4	There exists a locally finite open refinement ${P_{j}}_{j \in J}$ of the $V_{y}$ in $Y$		$Y$ is paracompact	Step (3)	Step-given combination direct.
5	For each $P_{j}$ , $X \times P_{j}$ is a union of finitely many intersections $(X \times P_{j}) \cap U_{i}$ , all of which are open subsets			Steps (1) (2), (4)	Since $P_{j}$ s refine $V_{y}$ s (Step (4)), there exists $y \in Y$ such that $P_{j} \subseteq V_{y}$ . In turn, by the definition of $V_{y}$ (Step (2)), we have $X \times V_{y} \subseteq W_{y}$ , which in turn is a union of finitely many $U_{i}$ s (Step (1)). Thus, $X \times P_{j}$ is contained in a union of finitely many $U_{i}$ s, and hence, is the union of its intersection with those $U_{i}$ s. Since $U_{i}$ are all open, the intersections $(X \times P_{j}) \cap U_{i}$ are all open.
6	The open subsets of the form $(X \times P_{j}) \cap U_{i}$ of Step (5) form an open cover of $X \times Y$ that refines the $U_{i}$ s (note that not every combination of $P_{j}$ and $U_{i}$ is included -- only the finitely many $U_{i}$ s needed as in Step (5)). We will index this open cover by indexing set $K \subseteq I \times J$ , and call it ${Q_{k}}_{k \in K}$ , where $Q_{k} = (X \times P_{j}) \cap U_{i}$ . In particular, if $k = (i, j)$ , then $Q_{k} \subseteq X \times P_{j}$ and $Q_{k} \subseteq U_{i}$ , and for any $j$ , there are finitely many $k \in K$ with the second coordinate of $k$ equal to $j$ .			Steps (4), (5)	${P_{j}}_{j \in J}$ cover $Y$ , so ${X \times P_{j}}_{j \in J}$ cover $X \times Y$ . By Step (5), $X \times P_{j}$ is the union of finitely many $(X \times P_{j}) \cap U_{i}$ , so the latter also form an open cover of $X \times Y$ .

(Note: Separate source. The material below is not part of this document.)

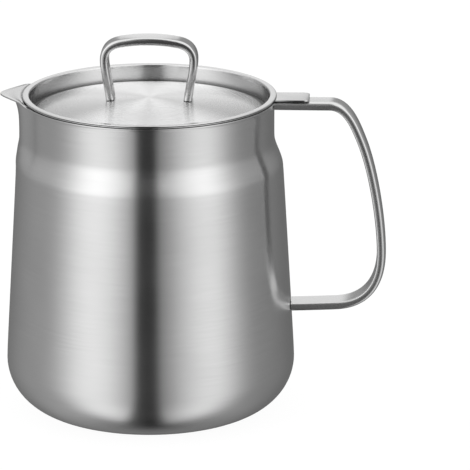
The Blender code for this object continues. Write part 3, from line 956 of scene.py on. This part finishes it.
class StrainerTabOperator(Operator):
    """Cut the tab's plate, round its corners and fit it to the strainer's rim."""

    bl_idname = "jug.strainer_tab"
    bl_label = "Strainer tab"

    def execute(self, context):
        sizes, finish = sizes_and_finish(context)
        rim = PAN_HIGH.y - sizes.rim_recess + sizes.weld_gap
        start = rim - TRIM_OVERRUN
        size = Vector((TAB_HIGH.x - start, TAB_HIGH.y - TAB_LOW.y, TAB_HIGH.z - TAB_LOW.z))
        centre = ((TAB_HIGH.x + start) / 2, 0.0, (TAB_HIGH.z + TAB_LOW.z) / 2)
        bpy.ops.mesh.primitive_cube_add(size=1.0, location=centre, scale=size)
        piece = context.active_object
        bpy.ops.object.transform_apply()
        bpy.ops.object.mode_set(mode="EDIT")
        bpy.ops.mesh.select_mode(type="EDGE")
        bpy.ops.mesh.select_all(action="DESELECT")
        bpy.ops.object.mode_set(mode="OBJECT")
        for edge in piece.data.edges:
            ends = [piece.data.vertices[index].co for index in edge.vertices]
            upright = abs(ends[0].z - ends[1].z) > size.z / 2
            edge.select = upright and ends[0].x > rim
        bpy.ops.object.mode_set(mode="EDIT")
        bpy.ops.mesh.bevel(offset=size.y * TAB_CORNER_SHARE, segments=TAB_CORNER_STEPS)
        bpy.ops.object.mode_set(mode="OBJECT")
        profile = [(rim, TAB_LOW.z - TRIM_OVERRUN), (rim, TAB_HIGH.z + TRIM_OVERRUN)]
        trim(piece, stack_rings("rim_clearance", profile, sizes.columns * 2))
        round_edges(piece, size.z * TAB_ROUNDING, PLATE_SEGMENTS)
        shade_smooth(piece)
        colour, roughness = finish.tab_colour, finish.bar_roughness
        material = drawn_steel("tab_steel", finish, colour, roughness)
        finish_piece(piece, "strainer_tab", "strainer", material)
        return {"FINISHED"}


class LidDishOperator(Operator):
    """Draw the lid from its rim down the wall, round the groove and over the dome."""

    bl_idname = "jug.lid_dish"
    bl_label = "Lid dish"

    def execute(self, context):
        sizes, finish = sizes_and_finish(context)
        piece = stack_rings("lid", lid_profile(sizes), sizes.columns)
        thicken(piece, sizes.lid_sheet)
        round_sheet(piece, sizes.lid_sheet)
        material = steel(
            "brushed_lid",
            finish.lid_colour,
            finish.lid_roughness,
            turned_lines(finish.line_width),
            finish.lid_grain,
            # The groove gets painted shade and rougher steel
            rough_and_shaded=lid_groove,
            # The wall and rim get painted shade and finer, glossier lines
            glossy_and_shaded=lid_wall,
        )
        finish_piece(piece, "lid_dish", "lid", material)
        return {"FINISHED"}


class LidBailOperator(Operator):
    """Bend the bail's bar and trim its feet to the dome."""

    bl_idname = "jug.lid_bail"
    bl_label = "Lid bail"

    def execute(self, context):
        sizes, finish = sizes_and_finish(context)
        size = (sizes.bail_half_span, sizes.bail_rise)
        half = scaled_knots(BAIL_KNOT_SHARES, (0.0, LID_HIGH.z), size)
        mirrored = []
        for place, way_in, way_out in reversed(half[:-1]):
            flipped = [(-across, height) for across, height in (place, way_out, way_in)]
            mirrored.append(tuple(flipped))
        thickness, width = sizes.bail_thickness, sizes.bail_width
        bar = bent_bar("bail", half + mirrored, thickness, width, BAIL_SQUARENESS)
        lift = sizes.lid_sheet + sizes.weld_gap
        groove_edge = sizes.neck_radius - sizes.groove_radius * 2
        dome = [point for point in lid_profile(sizes) if point[0] < groove_edge]
        profile = [(radius, height + lift) for radius, height in dome]
        foot = (profile[0][0], profile[0][1] - sizes.strainer_depth)
        trim(bar, stack_rings("dome_clearance", [foot] + profile, sizes.columns))
        shade_smooth(bar)
        colour, roughness = finish.bar_colour, finish.bar_roughness
        material = drawn_steel("polished_bail", finish, colour, roughness)
        finish_piece(bar, "lid_bail", "lid", material)
        return {"FINISHED"}


# The studio that the steel mirrors. Azimuths go round from the camera to the handle's side,
# and heights are angles above the horizon. Each light: azimuth, how narrow it is, strength.
LIGHTS = (
    (-51, 9, 0.93),
    (-27, 20, 0.28),
    (-105, 3, 0.23),
    (51, 10, 0.86),
    (25, 20, 0.23),
    (100, 4, 0.14),
)
ROOM_STRENGTH = 0.17
NEAR_ZERO = 0.00002
# The lights fade towards straight down, and stay full towards straight up
FLOOR_SPREAD = 1.55
UPPER_SPREAD = 2.0
# What the steel mirrors of the lit floor, strongest well below the horizon
GLOW_NARROWNESS = 8
GLOW_STRENGTH = 1.5
# How much stronger the lights are above the horizon
UPPER_GAIN = 0.45
UPPER_START = -12
UPPER_FULL = 15
# The ceiling over the jug
CEILING_STRENGTH = 1.25
CEILING_START = 26
CEILING_FULL = 48
# The white backdrop behind the jug, which gloss shows
BACKDROP_HALF_WIDTH = 2
BACKDROP_FADE = 6
BACKDROP_LOW = -17
BACKDROP_FULL = -8
BACKDROP_TOP = 36
BACKDROP_END = 44
# The softer light round the backdrop
BACK_LOW = -7
BACK_FULL = 4
BACK_NARROWNESS = 2
BACK_STRENGTH = 0.10
# The black flag on the camera's side, which gives the dark band down the middle
FLAG_PLACE = -0.055
FLAG_HALF_WIDTH = 0.09
FLAG_EDGE = 0.22
FLAG_END = -0.05
FLAG_FULL = 0.12
FLAG_SHARE = 0.85
# The floor lies just under the base and glows to the camera
FLOOR_DROP = 0.0002
FLOOR_GLOW = 1.05
FLOOR_GLOW_SHARE = 0.90
# The camera, fitted to the photo
PHOTO_PIXELS = 470
FOCAL_PIXELS = 4000
SENSOR_WIDTH = 36.0
TARGET_PIXEL = (150.27, 249.5)
TARGET_HEIGHT = 0.07796


class StageOperator(Operator):
    """Set the studio round the jug, the floor and the camera."""

    bl_idname = "jug.stage"
    bl_label = "Stage"

    def execute(self, context):
        stage = context.scene.jug_stage
        self.set_world(context.scene, stage)
        self.set_floor(stage)
        self.set_camera(context.scene, stage)
        context.scene.view_settings.view_transform = "Standard"
        return {"FINISHED"}

    def set_world(self, scene, stage):
        """Light the jug with softboxes and show plain white to the camera."""
        world = bpy.data.worlds.new("studio")
        builder = Builder(world)
        ray = builder.add("ShaderNodeTexCoord", output="Generated")
        x = builder.add("ShaderNodeSeparateXYZ", None, {0: ray}, "X")
        y, z = x.output("Y"), x.output("Z")
        level = (x * x + y * y + NEAR_ZERO) ** 0.5

        def facing(azimuth):
            turned = math.radians(azimuth) + stage.azimuth
            return (x * math.sin(turned) - y * math.cos(turned)) / level

        def panel(azimuth, half_width, fade):
            outer = math.cos(math.radians(half_width + fade))
            return facing(azimuth).between(outer, math.cos(math.radians(half_width)))

        def above(start, full):
            return z.between(math.sin(math.radians(start)), math.sin(math.radians(full)))

        light = ROOM_STRENGTH
        for azimuth, narrowness, strength in LIGHTS:
            light = light + facing(azimuth).at_least(0.0) ** narrowness * strength
        spread = (level * FLOOR_SPREAD + z.at_least(0.0) * UPPER_SPREAD).at_most(1.0)
        light = light * spread * (above(UPPER_START, UPPER_FULL) * UPPER_GAIN + 1.0)
        glow = level * level * (0.0 - z).at_least(0.0) ** GLOW_NARROWNESS
        light = light + glow * GLOW_STRENGTH
        back = facing(180).at_least(0.0) ** BACK_NARROWNESS * BACK_STRENGTH
        light = light + back * above(BACK_LOW, BACK_FULL)
        ceiling = above(CEILING_START, CEILING_FULL)
        light = light * (1.0 - ceiling) + ceiling * CEILING_STRENGTH
        aside = x * math.cos(stage.azimuth) + y * math.sin(stage.azimuth) - FLAG_PLACE
        clear = (aside * aside) ** 0.5
        strip = 1.0 - clear.between(FLAG_HALF_WIDTH, FLAG_EDGE)
        strip = strip * (facing(0) * level).between(FLAG_END, FLAG_FULL)
        light = light * (1.0 - strip * FLAG_SHARE)
        plain = (1.0, 1.0, 1.0, 1.0)
        studio = builder.add("ShaderNodeBackground", None, {"Color": plain, "Strength": light})
        white = builder.add("ShaderNodeBackground", None, {"Color": plain, "Strength": 1.0})
        seen = builder.add("ShaderNodeLightPath", output="Is Camera Ray")
        mirrored = builder.add("ShaderNodeLightPath", output="Is Glossy Ray")
        backdrop = panel(180, BACKDROP_HALF_WIDTH, BACKDROP_FADE)
        backdrop = backdrop * above(BACKDROP_LOW, BACKDROP_FULL)
        backdrop = backdrop * (1.0 - above(BACKDROP_TOP, BACKDROP_END))
        sockets = {0: seen + mirrored * backdrop, 1: studio, 2: white}
        mixed = builder.add("ShaderNodeMixShader", None, sockets)
        builder.add("ShaderNodeOutputWorld", None, {"Surface": mixed})
        scene.world = world

    def set_floor(self, stage):
        """Lay a white floor that still takes a little of the jug's shadow."""
        place = (0.0, 0.0, -FLOOR_DROP)
        bpy.ops.mesh.primitive_plane_add(size=stage.floor_size, location=place)
        floor = bpy.context.active_object
        floor.name = "floor"
        floor.visible_glossy = False
        material = bpy.data.materials.new("floor_white")
        builder = Builder(material)
        shade = (stage.floor_grey,) * 3 + (1.0,)
        matt = builder.add("ShaderNodeBsdfDiffuse", None, {"Color": shade})
        glow = builder.add("ShaderNodeEmission", None, {"Strength": FLOOR_GLOW})
        seen = builder.add("ShaderNodeLightPath", output="Is Camera Ray")
        sockets = {0: seen * FLOOR_GLOW_SHARE, 1: matt, 2: glow}
        mixed = builder.add("ShaderNodeMixShader", None, sockets)
        builder.add("ShaderNodeOutputMaterial", None, {"Surface": mixed})
        floor.data.materials.append(material)

    def set_camera(self, scene, stage):
        """Look at the jug as the photo does."""
        target = Vector((0.0, 0.0, TARGET_HEIGHT))
        side, rise = stage.azimuth, stage.elevation
        back = Vector((
            math.sin(side) * math.cos(rise),
            -math.cos(side) * math.cos(rise),
            math.sin(rise),
        ))
        right = Vector((math.cos(side), math.sin(side), 0.0))
        up = back.cross(right)
        rolled_right = right * math.cos(stage.roll) - up * math.sin(stage.roll)
        rolled_up = right * math.sin(stage.roll) + up * math.cos(stage.roll)
        across = (PHOTO_PIXELS / 2 - TARGET_PIXEL[0]) / FOCAL_PIXELS
        down = (PHOTO_PIXELS / 2 - TARGET_PIXEL[1]) / FOCAL_PIXELS
        look = -back + rolled_right * across - rolled_up * down
        look.normalize()
        camera_right = look.cross(rolled_up).normalized()
        camera_up = camera_right.cross(look)
        turn = Matrix((camera_right, camera_up, -look)).transposed().to_4x4()
        bpy.ops.object.camera_add()
        camera = bpy.context.active_object
        camera.name = "photo_camera"
        camera.matrix_world = Matrix.Translation(target + back * stage.distance) @ turn
        camera.data.sensor_width = SENSOR_WIDTH
        camera.data.lens = FOCAL_PIXELS / PHOTO_PIXELS * SENSOR_WIDTH
        scene.camera = camera


class JugPanel(Panel):
    """Buttons for the jug's pieces and settings."""

    bl_idname = "VIEW3D_PT_jug"
    bl_label = "Grease strainer jug"
    bl_space_type = "VIEW_3D"
    bl_region_type = "UI"
    bl_category = "Jug"

    def draw(self, context):
        for operator in OPERATORS:
            self.layout.operator(operator.bl_idname)
        for group in (context.scene.jug_sizes, context.scene.jug_finish, context.scene.jug_stage):
            box = self.layout.box()
            for name in group.__annotations__:
                box.prop(group, name)


OPERATORS = (
    PotShellOperator,
    PotHandleOperator,
    StrainerPanOperator,
    StrainerNetOperator,
    StrainerRingOperator,
    StrainerTabOperator,
    LidDishOperator,
    LidBailOperator,
    StageOperator,
)
GROUPS = (
    ("jug_sizes", JugSizes),
    ("jug_finish", JugFinish),
    ("jug_stage", JugStage),
)


def register():
    """Register the classes and give each scene its settings."""
    for name, group in GROUPS:
        bpy.utils.register_class(group)
        setattr(bpy.types.Scene, name, PointerProperty(type=group))
    for operator in OPERATORS:
        bpy.utils.register_class(operator)
    bpy.utils.register_class(JugPanel)


def unregister():
    """Undo what register did."""
    bpy.utils.unregister_class(JugPanel)
    for operator in reversed(OPERATORS):
        bpy.utils.unregister_class(operator)
    for name, group in reversed(GROUPS):
        delattr(bpy.types.Scene, name)
        bpy.utils.unregister_class(group)


def main():
    """Model every piece and set the stage."""
    register()
    bpy.ops.jug.pot_shell()
    bpy.ops.jug.pot_handle()
    bpy.ops.jug.strainer_pan()
    bpy.ops.jug.strainer_net()
    bpy.ops.jug.strainer_ring()
    bpy.ops.jug.strainer_tab()
    bpy.ops.jug.lid_dish()
    bpy.ops.jug.lid_bail()
    bpy.ops.jug.stage()


if __name__ == "__main__":
    main()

7	The open cover ${Q_{k}}_{k \in K}$ of Step (6) is a locally finite open cover. In other words, for any $(x, y) \in X \times Y$ , there is an open subset $R ∋ (x, y)$ such that $R$ intersects only finite many $Q_{k}$ s.			Steps (4), (6)	Since ${P_{j}}_{j \in J}$ form a locally finite open cover of $Y$ (Step (4)), there exists an open subset $S$ of $Y$ such that $S$ contains $y$ and $S$ intersects only finitely many of the $P_{j}$ s. Set $R = X \times S$ , so $R$ is open in $X \times Y$ . $R$ therefore intersects only finitely many of the $X \times P_{j}$ s. For any $Q_{k}$ , with $k = (i, j)$ , we have $Q_{k} \subseteq X \times P_{j}$ by construction (Step (6)), so if $Q_{k}$ intersects $R$ so does $X \times P_{j}$ . Thus, the $Q_{k}$ s that intersect $R$ must correspond to the finitely many $j$ s for which $R$ intersects $X \times P_{j}$ . Since there are finitely many $k$ s for each $j$ , this gives that there are finitely many $Q_{k}$ s intersecting $R$ .
8	The open cover ${Q_{k}}_{k \in K}$ is as desired			Steps (6), (7)	Combine the two steps to get what we wanted to prove.